Около берегов, как и везде, заросли тальников.

К вечеру мы вошли в протоку Дырен и остановились в миссионерской школе, около гольдского селения Найхин, расположенного у устья одной из проток Дондона.

Велико было наше удивление, когда мы узнали, что такой реки Дондон вовсе нет, что Дондон это название острова, название находящегося на нем селения и название смежной протоки Амура и что река, по которой нам предстояло подыматься, называется Онюй (Анюй) [107].

По ней-то и ходят китайские купцы со своими, товарами через перевал хребта Сихотэ-Алинь к Императорской Гавани.

II

Были каникулы, в троицкой миссионерской школе никого из учеников не было.
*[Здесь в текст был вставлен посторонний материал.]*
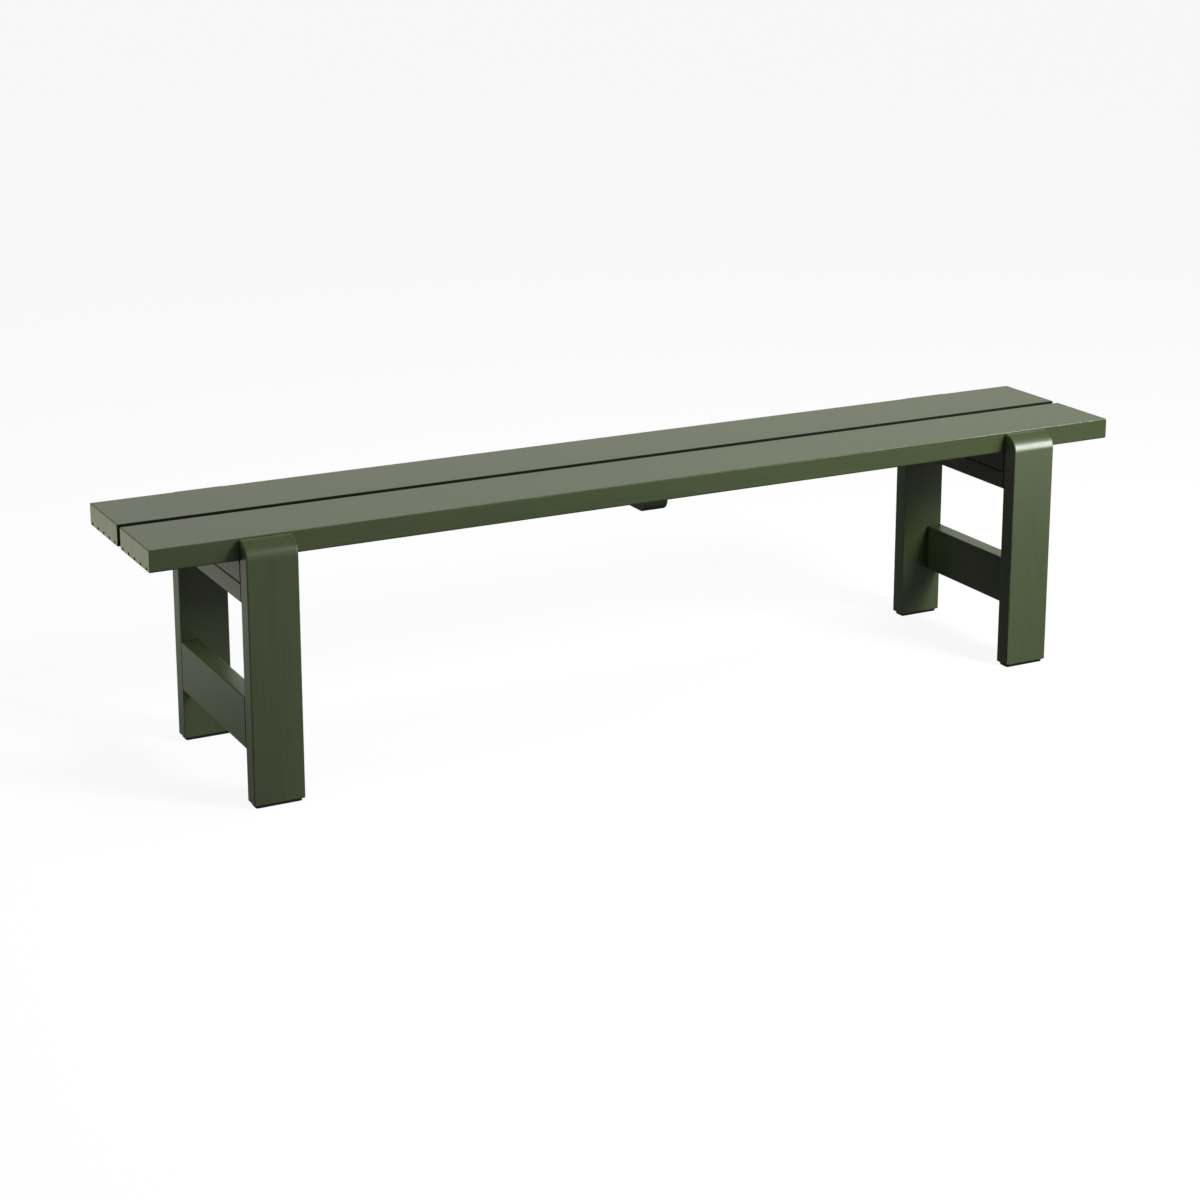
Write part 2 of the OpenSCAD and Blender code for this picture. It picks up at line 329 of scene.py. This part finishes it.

Там мы застали учителя. Он задержался здесь в ожидании комиссии, которая должна была осмотреть здания как самой школы, так равно и общежития учеников.

От учителя мы узнали, что в школе учится до 60 учеников-гольдов. Дети собираются из восьми окрестных стойбищ: Тор-гон, Дондон, Халан, Найхин, Дырга, Гордома, Дады и Юлан. Учитель жалуется, что не все родители посылают в школу своих детей, а если и посылают, то часто с большими пропусками, неаккуратно и рано берут их домой обратно, не дождавшись окончания курса. Из разговора с гольдами я узнал, что учитель им не нравится, потому что он строг.